WHO grants India's Covaxin jab emergency approval

  03 November 2021    Read: 200
WHO grants India

The World Health Organization on Wednesday issued an emergency use listing for the India-made Covaxin vaccine, in a move expected to increase Covid-19 jabs available in poor countries, AzVision.az reports citing AFP.

The vaccine, made by India's Bharat Biotech and with a 78-percent efficacy rate after two doses over a month "is extremely suitable for low- and middle-income countries due to easy storage requirements," the UN body said.

Covaxin is the first vaccine completely developed and manufactured in India to receive WHO approval.
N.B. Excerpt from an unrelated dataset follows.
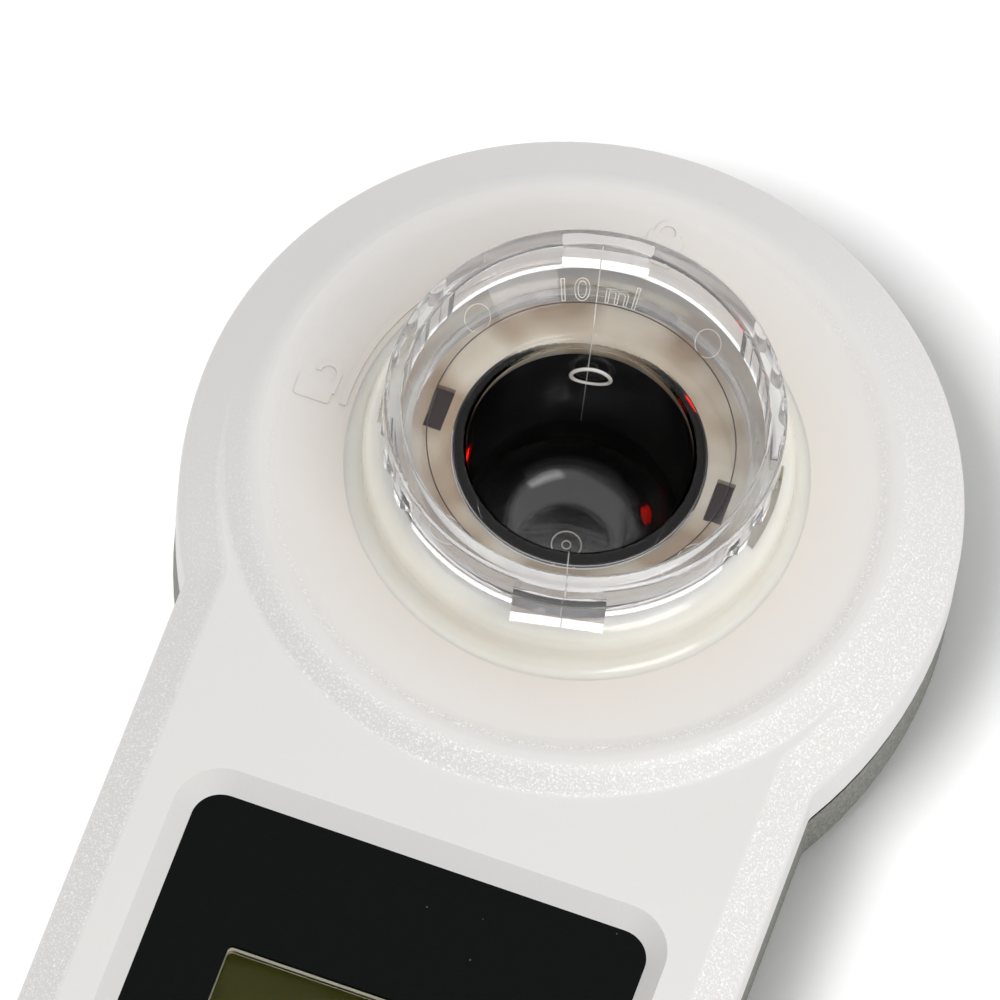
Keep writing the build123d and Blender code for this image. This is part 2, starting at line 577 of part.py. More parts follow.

Unlike mRNA vaccines by Pfizer/BioNTech and Moderna that have emerged as leading jabs against Covid-19, Covaxin uses the more traditional "inactivated" technology that has been used for decades in vaccines against diseases like polio, seasonal influenza and rabies.

The technology uses a dead version of a germ that causes a disease to boost the immune response.

One of the main advantages of such vaccines is that they are more easily stored that mRNA jabs, which need to be kept at sub-zero temperatures. This makes them easier to distribute, especially in poor countries that may lack the needed facilities.

Covaxin can be stored between 2-8 degrees Celsius (36-46 degrees Fahrenheit), according to the company website.

India welcomed the move, with Foreign Minister Subrahmanyam Jaishankar tweeting that it "facilitates travel for many Indian citizens and contributes to vaccine equity."

Covaxin becomes the eighth vaccine against Covid-19 on the WHO's list, including others from Pfizer/BioNTech, Moderna, AstraZeneca, Johnson & Johnson, Sinopharm and Sinovac.

WHO emergency approval, which includes an assessment of clinical trial data, can speed up international recognition of vaccines.